En quoi la législation établie en Californie pourrait inspirer le Québec?

Les termes du contrat passé entre Uber et ses chauffeurs des deux côtés de la frontière se ressemblent beaucoup. Le commissaire du travail californien en est venu à la conclusion qu'on peut être propriétaire de son outil de travail tout en étant un salarié de l'entreprise au sens des lois du travail. Sans l'application mobile fournie par Uber, il est impossible pour un chauffeur de s'intégrer à l'entreprise. D'autre part, Uber exige de ses chauffeurs que leur voiture soit en bon état de fonctionnement, qu'elle soit propre, qu'elle ait un âge maximum… Ce sont des données très précises qui figurent dans le contrat passé avec l'entreprise; c'est donc Uber qui réglemente l'outil de travail et non le chauffeur. Ce dernier s'intègre à l'entreprise, ce qui le définit comme un salarié. Par conséquent, les lois du travail s'appliquent et l'employeur doit contribuer au financement des régimes des rentes et de l'assurance-emploi, en plus de respecter le salaire minimum. Il est même probable que les chauffeurs puissent aussi sans doute obtenir le droit de se syndiquer pour négocier collectivement leurs conditions de travail. Cette liberté d'association s'applique d'ailleurs aux travailleurs indépendants. La question des pourboires se pose également pour les salariés. En juin, un juge fédéral doit se prononcer en Californie sur un recours collectif de plusieurs milliers de chauffeurs d'Uber. Ces derniers contestent que l'entreprise retienne les pourboires donnés par certains clients. Si les tribunaux les reconnaissent comme salariés, Uber devra leur verser ces sommes, intégrées pour l'instant à la facture réglée par carte de crédit. Ultimement, j'ai l'impression que la question pourrait se rendre jusqu'en Cour suprême après les différents appels.

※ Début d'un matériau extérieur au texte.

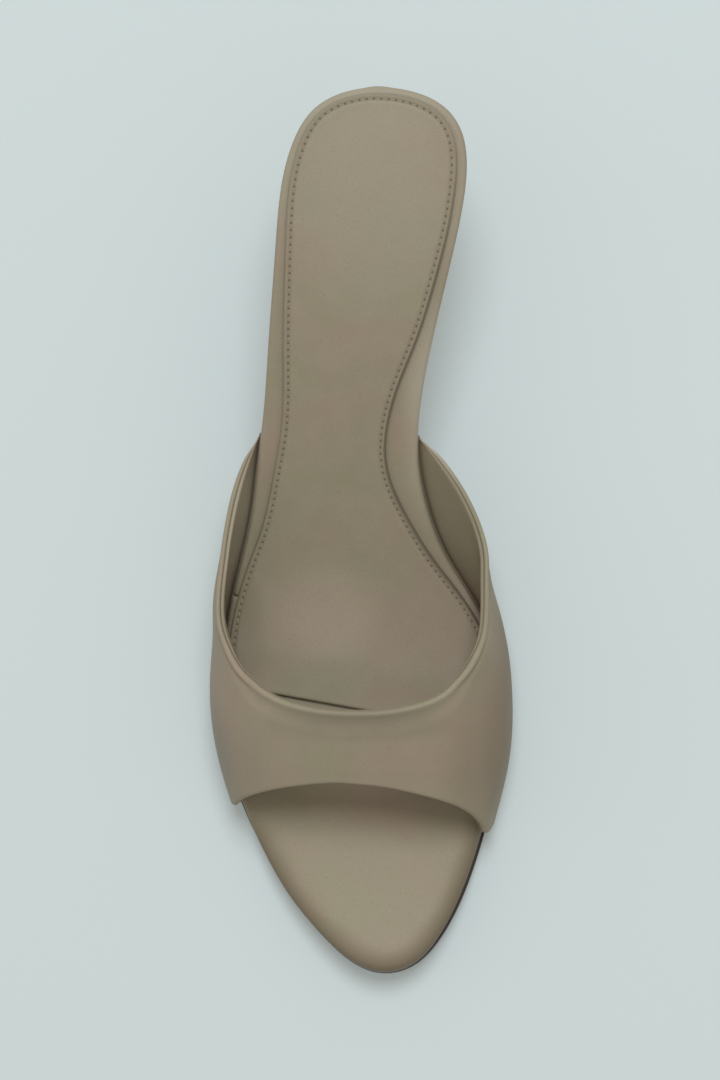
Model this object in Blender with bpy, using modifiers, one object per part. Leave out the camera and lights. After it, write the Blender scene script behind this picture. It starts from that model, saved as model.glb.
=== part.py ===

Comment le droit du travail va-t-il s'adapter à la réalité très mouvante du marché de l'emploi?

L'arrivée des nouvelles technologies change considérablement la réalité du travail. Les salariés travaillent de moins en moins dans un lieu appartenant à leur employeur, selon un horaire qu'il aura prédéterminé. Ce n'est pas facile de savoir comment le droit du travail va évoluer avec l'arrivée des nouvelles technologies. Un grand nombre de questions vont se poser dans l'avenir, que l'on ne peut même pas prévoir aujourd'hui. Avec les applications mobiles et autres technologies, les biens produits ou les services offerts peuvent devenir obsolètes purement et simplement. À titre d'exemple, la compagnie de taxi Diamond à Montréal propose à ses clients une application mobile du même type que celle d'Uber pour mettre les clients en relation directe avec les chauffeurs. Par conséquent, un certain nombre de postes de téléphonistes ont disparu, même si des gens réservent encore par téléphone. Le cas d'Uber va donc sans doute constituer un précédent dans ce type d'industrie. La situation va d'ailleurs évoluer très rapidement aux États-Unis, car ce type de service est en place depuis plus longtemps qu'au Québec. Les tribunaux d'ici auront donc intérêt à s'inspirer des décisions de la justice américaine, car les arguments se ressemblent beaucoup.